Question 3: Innovus Reports

a) How much power does your design consume? What is the distribution between internal, switching and leakage? Would we expect the switching power estimation to be accurate? How about leakage?

b) What is the area consumed by your design? What percentage of the total area does the arbiter occupy?

After you are done with the flow, it is time to simulate our newly printed post-PAR netlist. Type the following command:

make sim-gl-par

This will use the same testbench, but will now use the post-PAR netlist of your design. Note that we are still using zero gate delays, meaning if there are any setup/hold issues in our design, our simulation will not capture that.
Question 4: Trade-Offs

a) Rerun the flow using your old design. Using the area and power values from Innovus, how does the performance improvement from the dual-unit design compare to area occupation and power consumption increase compared to your old design?
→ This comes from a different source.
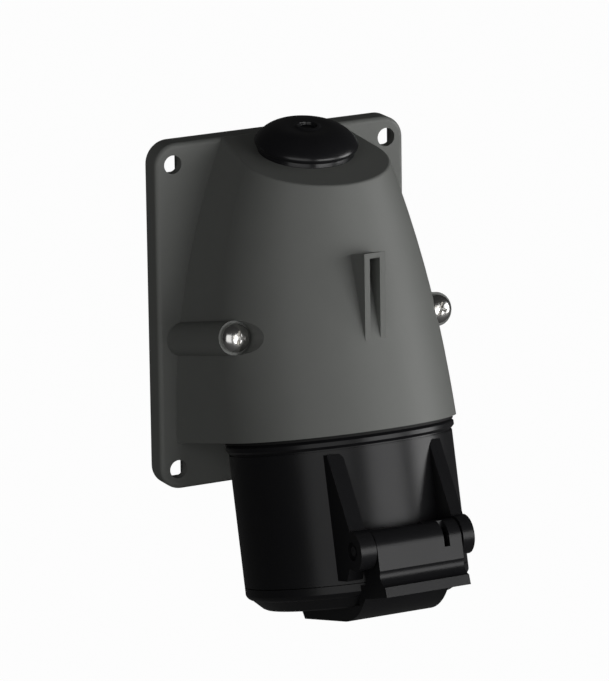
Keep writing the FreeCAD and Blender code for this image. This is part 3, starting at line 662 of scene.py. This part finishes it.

b) Modify your gcd_coprocessor.v to take an input parameter in terms of number of clock cycles we want our design to meet (parameter TARGET_NUMBER_OF_CYCLES) for this given testbench. Your code should generate a low area, low power design if the number is greater than that your simple gcd_coprocessor can achieve, and it should generate the dual-unit design if it is lower. Submit your code.

c) (Optional) Using a rough estimate of target number of cycles versus number of units in the design, write a code that will generate 1-8 cores depending on the performance demand. Do NOT do this by writing out every possible case explicitly. You can limit the number of units to powers of two (1,2,4,8) if it makes your life easier.